Crow (imitating the Major): Yeah, there’s plenty of girls around here.
Mike (imitating a pilot): Well, that’s great because I’m really…
Crow: SHUT UP!
This riff could not be more perfect because the film set it up so beautifully. As a cherry on top, the Major never does this again, so there’s no pressure to try to milk the joke for more laughs later.
You Can Tell by the Music
Halfway through the film, something comes dangerously close to happening. The young pilot is flying solo in his Starfighter as soothing music caresses our ears. But then he suddenly alerts the Major that he has an unsafe reading on one of his gauges. The Major flies up close to him to do a visual inspection of his jet as the soothing music resumes its normal volume like nothing has happened. Tom Servo notes, “Well, you can tell by the music that it’s a dangerous situation.” The film’s score is so dull throughout the film, you would almost think it was trying to mock the film’s tone by pedantically adhering to the visuals without any concern for the lack of deeper meaning in them. After all, as Crow points out, “This is about a lot more than flying.” “Yeah,” Mike responds, “it’s about landing, too.”

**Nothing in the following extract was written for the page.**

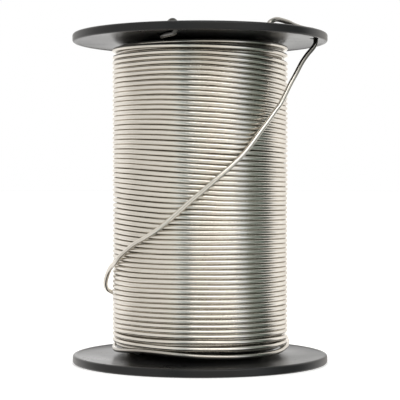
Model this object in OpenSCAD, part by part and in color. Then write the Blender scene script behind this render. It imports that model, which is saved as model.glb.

Baffling But Not Insulting
The Starfighters is that rare film that is baffling without being insulting. “Did they ever consider that this wasn’t riveting?” Tom Servo wonders as what passes for an action sequence comes and goes like the wind. I really have to wonder if writer/producer/director Will Zens was trying to make a good film or if he was really cynical about the whole endeavor. The film defies explanation. It has bizarre, abstract phone conversations mingled with painfully long discussions of corn detasseling and unromantic scenes of romance. Oh, and there are endless sequences of jets refueling, dropping bombs, firing missiles, and shooting Gatling guns for target practice. None of it makes any sense, but it never insults my intelligence by demanding that I think it’s anything besides a trivial film about the aimless lives of a few bumbling pilots. I respect the film for that.
I can’t help it. I love The Starfighters. I have watched it more times than I can count, and I still get a kick out of it every time I revisit it. Some bad movies distract me by attempting to tell stories, but this film seems to exist purely as a framework to hang jokes on. It was made to be made fun of. This movie somehow exists without being anything. Nothing happens in the whole movie, and I love it for accomplishing the impossible and being completely devoid of any kind of substance. Now that’s really something.
This is the Deja Reviewer bidding you farewell until we meet again.